**To do:** The required output is the line that contains "What FreeCAD Python" plus every line after it in the listing below, copied exactly as it appears.

** BEGIN **

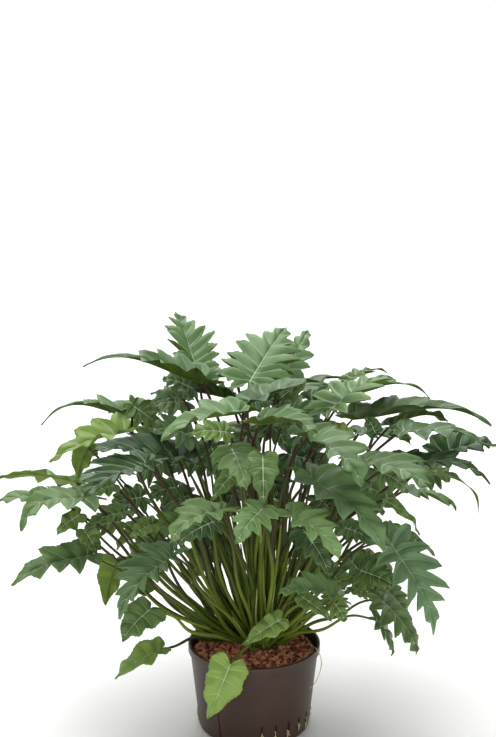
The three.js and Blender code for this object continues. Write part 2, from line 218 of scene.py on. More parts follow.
def place_piece(name, shape, finishes, slot, *nodes):
    """Makes a piece of the plant from a bmesh, gives it its finishes and tells the frame of it."""
    piece = mesh_object(name, shape, finishes)
    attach(piece, "root")
    if nodes:
        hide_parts(*nodes)
    return piece


def slot_cutter(shape, turn):
    """An upright slot with round ends, cut through the wall at an angle round the pot."""
    half = (SLOT_HIGH - SLOT_LOW - SLOT_WIDTH) / 2
    made = bmesh.ops.create_circle(shape, cap_ends=True, radius=SLOT_WIDTH / 2, segments=16)["verts"]
    for vert in made:
        vert.co.y += half if vert.co.y > 0 else -half
    face = made[0].link_faces[0]
    grown = bmesh.ops.extrude_face_region(shape, geom=[face], use_keep_orig=True)["geom"]
    tops = [item for item in grown if isinstance(item, bmesh.types.BMVert)]
    bmesh.ops.translate(shape, verts=tops, vec=(0, 0, CUTTER_DEPTH))
    stand = Matrix.Rotation(math.radians(90), 4, "X")
    middle = Vector((0, -wall_radius(SLOT_LOW) + CUTTER_DEPTH / 2, (SLOT_LOW + SLOT_HIGH) / 2))
    spot = Matrix.Rotation(math.radians(turn), 4, "Z") @ Matrix.Translation(middle) @ stand
    bmesh.ops.transform(shape, matrix=Matrix.Scale(MM, 4) @ spot, verts=made + tops)


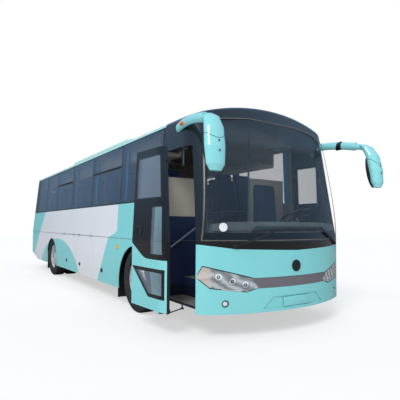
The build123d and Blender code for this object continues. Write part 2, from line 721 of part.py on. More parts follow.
def bellows(x, s, z0, z1):
    """Rolling-lobe air spring as one turned solid."""
    r = 82.0
    middle = (z0 + z1) / 2
    points = [(0, z0), (r - 25, z0), (r - 25, z0 + 25), (r, z0 + 45), (r, middle - 10), (r - 14, middle),
              (r, middle + 10), (r, z1 - 25), (r - 20, z1), (0, z1)]
    face = Face(Wire.make_polygon([(x + px, y_at(s), pz) for px, pz in points], close=True))
    return Solid.revolve(face, 360, Axis((x, y_at(s), 0), (0, 0, 1)))


springs = []
for s, x, z0 in zip(spring_s, spring_x, (532.0, 430.0, 430.0)):
    for side in (-1, 1):
        springs.append(bellows(side * x, s, z0, rail_z[1]))
write("air_springs", *springs)

# Front axle: dropped beam with a boss for each kingpin
pin_r = 22.0
boss_r = 42.0
boss_z = (wheel_z - 55, wheel_z + 55)
beam_half = [(0, 380), (760, 380), (920, 430), (kingpin_x, 430), (kingpin_x, 515), (900, 515),
             (740, 470), (0, 470)]
beam = prism_y(beam_half, front_axle_s - 40, front_axle_s + 40)
beam += mirrored(beam)
for side in (-1, 1):
    pin_at = (side * kingpin_x, front_axle_s)
    beam += rod((*pin_at, boss_z[0]), (*pin_at, boss_z[1]), boss_r)
    beam -= rod((*pin_at, boss_z[0] - 5), (*pin_at, boss_z[1] + 5), pin_r + run_clear)
    beam += block(side * 510, side * 670, front_axle_s - 80, front_axle_s + 80, 460, 532)
write("front_axle", beam)

spindle_r = 38.0
spindle_end = front_wheel_x + 60


def knuckle(side):
    """Fork, kingpin, spindle and steering arm of one front wheel."""
    x = side * kingpin_x
    s = front_axle_s
    ear = 36.0
    gap = 0.5
    fork = block(x - side * 40, x + side * 82, s - 45, s + 45, boss_z[1] + gap, boss_z[1] + gap + ear)
    fork += block(x - side * 40, x + side * 82, s - 45, s + 45, boss_z[0] - gap - ear, boss_z[0] - gap)
    fork += block(x + side * 56, x + side * 82, s - 45, s + 45, boss_z[0] - gap - ear, boss_z[1] + gap + ear)
    fork += rod((x, s, boss_z[0] - gap - ear), (x, s, boss_z[1] + gap + ear), pin_r)
    fork += across(x + side * 80, side * spindle_end, s, wheel_z, spindle_r)
    arm_z = (boss_z[0] - gap - ear, boss_z[0] - gap - ear + 24)
    fork += block(x - side * 24, x + side * 24, s + 40, s + arm_length + 22, arm_z[0], arm_z[1])
    fork += rod((x, s + arm_length, arm_z[0] - 30), (x, s + arm_length, arm_z[0] + 5), 9)
    return fork


write("knuckle_left", knuckle(1))
write("knuckle_right", knuckle(-1))

rod_z = boss_z[0] - 36.5 - 18
rod_end_r = 20.0
tie = across(-kingpin_x + 15, kingpin_x - 15, front_axle_s + arm_length, rod_z, 12)
for side, clear in ((1, run_clear), (-1, 0.3)):
    centre = (side * kingpin_x, front_axle_s + arm_length)
    tie += rod((*centre, rod_z - 11), (*centre, rod_z + 11), rod_end_r)
    tie -= rod((*centre, rod_z - 15), (*centre, rod_z + 15), 9 + clear)
write("tie_rod", tie)

# Rear axle: tube, round differential housing, spring seats and pinion nose
axle_tube_r = 70.0
rear_spindle_end = twin_outer_x + 60
rear_hub_x = 905.0
axle = across(-rear_hub_x + 5, rear_hub_x - 5, rear_axle_s, wheel_z, axle_tube_r)
axle += Pos(0, y_at(rear_axle_s), wheel_z) * Sphere(185)
axle += rod((0, rear_axle_s, wheel_z), (0, 8040, wheel_z + 70), 55)
for side in (-1, 1):
    axle += across(side * (rear_hub_x - 10), side * rear_spindle_end, rear_axle_s, wheel_z, spindle_r)
    axle += block(side * 490, side * 630, rear_axle_s - 420, rear_axle_s + 420, 390, 430)
write("rear_axle", axle)

engine_block = block(fit - rail_x[0], rail_x[0] - fit, 8060, 9300, 430, 1000)
write("engine_block", engine_block)

# Mud flaps hang behind the wheels from plates under the floor
flaps = []
for s, x0 in ((flap_s[0], 900.0), (flap_s[1], 640.0)):
    flap = block(x0, 1225, s, s + 10, 120, floor_z - floor_t)
    flap += block(x0, 1215, s, s + 10, 120, 400)
    flaps.append(flap)
write("mud_flaps", *flaps, *[mirrored(flap) for flap in flaps])

# Wheels: tyre and rim turned about the X axis

def turned(points, side, s, z):
    """Outline of (x, radius) points turned about a wheel's axle line, on one side."""
    face = Face(Wire.make_polygon([(side * x, y_at(s), z + r) for x, r in points], close=True))
    return Solid.revolve(face, 360, Axis((0, y_at(s), z), (1, 0, 0)))


def tyre(centre_x, side, s):
    half = tyre_w / 2
    ends = [(rim_w / 2, rim_r), (half, rim_r + 90), (half - 22, tyre_r - 18), (half - 48, tyre_r)]
    points = [(centre_x - dx, r) for dx, r in ends] + [(centre_x + dx, r) for dx, r in reversed(ends)]
    return turned(points, side, s, wheel_z)


def barrel(centre_x, side, s):
    half = rim_w / 2
    ends = [(half, rim_r), (half, rim_r - 14), (half - 30, rim_r - 22)]
    points = [(centre_x - dx, r) for dx, r in ends] + [(centre_x + dx, r) for dx, r in reversed(ends)]
    return turned(points, side, s, wheel_z)


def hand_holes(wheel, side, s, x, count, place_r, hole_r):
    for i in range(count):
        angle = 2 * math.pi * i / count
        ds, dz = place_r * math.cos(angle), place_r * math.sin(angle)
        wheel -= across(side * (x - 90), side * (x + 90), s + ds, wheel_z + dz, hole_r)
    return wheel


disc_x = front_wheel_x + 70
hub_r = 92.0


def front_rim(side):
    s = front_axle_s
    rim = barrel(front_wheel_x, side, s)
    disc = [(front_wheel_x + 20, rim_r - 10), (disc_x, 235), (disc_x, 60), (disc_x - 14, 60),
            (disc_x - 14, 228), (front_wheel_x + 2, rim_r - 18), (front_wheel_x + 2, rim_r - 10)]
    rim += turned(disc, side, s, wheel_z)
    bore = spindle_r + run_clear
    drum_x = kingpin_x + 90
    hub = [(drum_x, bore), (drum_x, 200), (drum_x + 80, 200), (drum_x + 84, 110), (disc_x + 6, 110),
           (disc_x + 10, hub_r), (disc_x + 40, 70), (disc_x + 44, 0), (spindle_end + 4, 0),
           (spindle_end + 4, bore)]
    rim = hand_holes(rim, side, s, disc_x - 20, 10, 200, 20)
    return rim + turned(hub, side, s, wheel_z)


def rear_rim(side):
    s = rear_axle_s
    inner_x = twin_outer_x - twin_spacing
    rim = barrel(twin_outer_x, side, s) + barrel(inner_x, side, s)
    face_x = twin_outer_x - twin_spacing / 2
    reach = twin_spacing / 2
    ends = [(reach - 75, rim_r - 8), (reach - 60, rim_r - 8), (reach - 60, rim_r - 24), (14, 232), (14, 60)]
    disc = [(face_x, 246)] + [(face_x + dx, r) for dx, r in ends]
    disc += [(face_x - dx, r) for dx, r in reversed(ends)]
    rim += turned(disc, side, s, wheel_z)
    rim = hand_holes(rim, side, s, face_x, 10, 200, 20)
    bore = spindle_r + run_clear
    hub = [(rear_hub_x + 2, bore), (rear_hub_x + 2, 110), (face_x + 30, 110), (face_x + 40, hub_r),
           (rear_spindle_end + 10, 80), (rear_spindle_end + 14, 0), (rear_spindle_end + 4, 0),
           (rear_spindle_end + 4, bore)]
    return rim + turned(hub, side, s, wheel_z)


for name, side in (("left", 1), ("right", -1)):
    write(f"front_tyre_{name}", tyre(front_wheel_x, side, front_axle_s))
    write(f"front_rim_{name}", front_rim(side))
    twins = [tyre(x, side, rear_axle_s) for x in (twin_outer_x, twin_outer_x - twin_spacing)]
    write(f"rear_tyres_{name}", *twins)
    write(f"rear_rims_{name}", rear_rim(side))

# Luggage hatches, hung on pins along the seam

hinge_x = half_width + 9
hinge_z = seam_z
pin = 5.0
knuckle_r = 9.0


def hatch_piece(s0, s1):
    """Hatch of the left side with its hinge eyes."""
    leaf = mid_layer(0, far, s0, s1, hatch_z[0], hatch_z[1])
    for s in (s0 + 180, s1 - 180):
        eye = rod((hinge_x, s - 30, hinge_z), (hinge_x, s + 30, hinge_z), knuckle_r)
        eye += block(half_width - 4, hinge_x, s - 30, s + 30, hinge_z - knuckle_r - 14, hinge_z - 5)
        eye -= rod((hinge_x, s - 40, hinge_z), (hinge_x, s + 40, hinge_z), pin + run_clear)
        leaf += eye
    return leaf


def hatch_pins(s0, s1):
    """Fixed pins and lugs that one hatch turns on."""
    pieces = []
    for s in (s0 + 180, s1 - 180):
        lug = rod((hinge_x, s - 52, hinge_z), (hinge_x, s + 52, hinge_z), pin)
        for end in (s - 46, s + 46):
            lug += rod((hinge_x, end - 10, hinge_z), (hinge_x, end + 10, hinge_z), knuckle_r)
            lug += block(half_width, hinge_x, end - 10, end + 10, hinge_z + 5, hinge_z + 20)
        pieces.append(lug)
    return pieces


hatch_lugs = []
for i, (s0, s1) in enumerate(hatches):
    piece = hatch_piece(s0, s1)
    write(f"hatch_left_{i + 1}", piece)
    write(f"hatch_right_{i + 1}", mirrored(piece))
    for lug in hatch_pins(s0, s1):
        hatch_lugs += [lug, mirrored(lug)]

# Engine lid, hung on pins at its top edge

lid_s = body_length + 6
lid_z = 1088.0
lid_hinge_x = 350.0
for x in (-lid_hinge_x, lid_hinge_x):
    eye = across(x - 30, x + 30, lid_s, lid_z, knuckle_r)
    eye += block(x - 30, x + 30, body_length - 25, lid_s, lid_z - 23, lid_z - 5)
    eye -= across(x - 40, x + 40, lid_s, lid_z, pin + run_clear)
    engine_lid += eye
    lug = across(x - 52, x + 52, lid_s, lid_z, pin)
    for end in (x - 46, x + 46):
        ear = across(end - 10, end + 10, lid_s, lid_z, knuckle_r)
        ear += block(end - 10, end + 10, body_length - 25, lid_s, lid_z + 5, lid_z + 20)
        lug += ear - rear_outer
    hatch_lugs.append(lug)
write("engine_lid", engine_lid)

# Passenger door, modelled shut and then turned to the part-open place it rests at

door_shell = (outer - envelope(door_t)) & doorway(door_gap, 12, skirt_z, header_z - 10)
# Door windows as outlines of (s, z)
window_outlines = [
    [(550, 1631), (1120, 1631), (1120, 2140), (620, 2140)],
    [(470, 950), (720, 950), (720, 1510), (520, 1510)],
    [(470, 470), (760, 470), (1080, 740), (470, 740)],
]
door_panes = []
for outline in window_outlines:
    cs = sum(point[0] for point in outline) / len(outline)
    cz = sum(point[1] for point in outline) / len(outline)
    rim_points = [(s + math.copysign(26, s - cs), z + math.copysign(26, z - cz)) for s, z in outline]
    seat_prism = prism_x(rim_points, -far, 0)
    door_shell -= prism_x(outline, -far, 0)
    door_shell -= (outer - behind_glass) & seat_prism
    door_panes.append((outer - inner_glass) & seat_prism)
pivot = (-leaf_pivot_x, leaf_pivot_s)
pin_reach = arm_t + 6
bracket_z = low_arm_z + arm_t + 2
bracket_s = (leaf_pivot_s - 20, leaf_pivot_s + 25)
bracket_low = block(-1259, 25 - leaf_pivot_x, *bracket_s, bracket_z, skirt_z + 4)
bracket_low += rod((*pivot, bracket_z + 2 - pin_reach), (*pivot, bracket_z + 1), 10)
bracket_z = top_arm_z + arm_t + 2
bracket_top = block(-1175, 25 - leaf_pivot_x, *bracket_s, bracket_z, bracket_z + 12)
bracket_top += rod((*pivot, bracket_z + 2 - pin_reach), (*pivot, bracket_z + 1), 10)
door_shell += bracket_low + bracket_top

swing = math.radians(arm_swing_deg)
dx0, ds0 = -leaf_pivot_x + arm_pivot_x, leaf_pivot_s - arm_pivot_s
open_x = -arm_pivot_x + dx0 * math.cos(swing) + ds0 * math.sin(swing)
open_s = arm_pivot_s - dx0 * math.sin(swing) + ds0 * math.cos(swing)


def opened(shape):
    """Turn and carry a piece of the shut door to its part-open place."""
    place = Pos(open_x, y_at(open_s), 0) * Rot(0, 0, leaf_turn_deg)
    return place * (Pos(leaf_pivot_x, -y_at(leaf_pivot_s), 0) * shape)


write("passenger_door", opened(door_shell))
write("door_windows", *[opened(pane) for pane in door_panes])

arm_pieces = []
for z0 in (low_arm_z, top_arm_z):
    ends = [(-arm_pivot_x, arm_pivot_s), (open_x, open_s)]
    bar = rod((*ends[0], z0 + arm_t / 2), (*ends[1], z0 + arm_t / 2), arm_t / 2 - 1)
    for end in ends:
        bar += rod((*end, z0), (*end, z0 + arm_t), 22)
        bar -= rod((*end, z0 - 5), (*end, z0 + arm_t + 5), 10 + run_clear)
    arm_pieces.append(bar)
write("door_arms", *arm_pieces)
arm_pin = rod((*ends[0], low_arm_z - 4), (*ends[0], 330 - fit), 10)
arm_pin_top = rod((*ends[0], top_arm_z - 4), (*ends[0], header_z + 10), 10)
plate_s = (arm_pivot_s - 60, arm_pivot_s + 60)
arm_pin_top += block(-half_width, 25 - arm_pivot_x, *plate_s, header_z + 6, header_z + 18) & lining
write("hinge_pins", *hatch_lugs, arm_pin, arm_pin_top)
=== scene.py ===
import math

import bpy
from mathutils import Matrix, Vector


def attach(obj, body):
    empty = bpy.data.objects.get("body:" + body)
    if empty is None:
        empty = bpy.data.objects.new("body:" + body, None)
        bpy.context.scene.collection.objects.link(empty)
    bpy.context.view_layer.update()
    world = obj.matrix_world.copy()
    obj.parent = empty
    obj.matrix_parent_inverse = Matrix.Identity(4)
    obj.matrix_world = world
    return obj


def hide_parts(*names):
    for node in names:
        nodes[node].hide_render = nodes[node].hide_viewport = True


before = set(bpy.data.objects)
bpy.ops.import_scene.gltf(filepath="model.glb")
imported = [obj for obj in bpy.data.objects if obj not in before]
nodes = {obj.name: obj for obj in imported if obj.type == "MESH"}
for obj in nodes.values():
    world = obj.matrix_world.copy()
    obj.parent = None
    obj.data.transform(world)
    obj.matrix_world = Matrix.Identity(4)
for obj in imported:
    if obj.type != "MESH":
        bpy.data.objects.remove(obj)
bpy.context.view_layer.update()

# Places along the bus are given as s, the distance in metres behind the foremost point of the body.
FRONT_Y = -4.725
HALF_WIDTH = 1.275
KNEE_Z = 1.105
SIDE_LEAN = 0.047
ROOF_Z = 2.845
BOW_R = (2.5, 8.0)
CORNER_R = (0.34, 0.30)
FRONT_RAKE = 0.258
WHEEL_Z = 0.478
FRONT_AXLE_S = 1.99
REAR_AXLE_S = 7.04
DOOR_SHIFT = 0.178

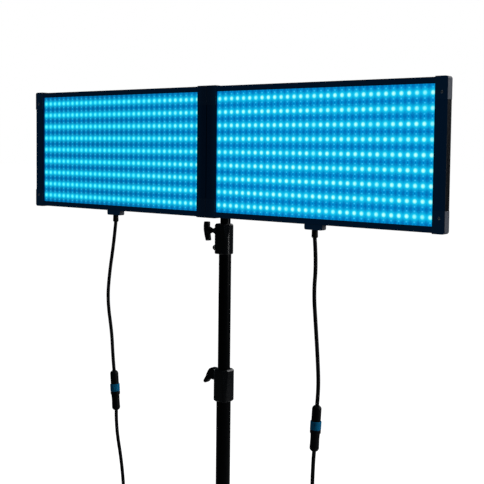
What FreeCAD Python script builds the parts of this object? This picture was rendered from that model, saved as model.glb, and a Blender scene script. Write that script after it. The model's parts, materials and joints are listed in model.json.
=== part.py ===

** END **

**Result for this task:**
What FreeCAD Python script builds the parts of this object? This picture was rendered from that model, saved as model.glb, and a Blender scene script. Write that script after it. The model's parts, materials and joints are listed in model.json.
=== part.py ===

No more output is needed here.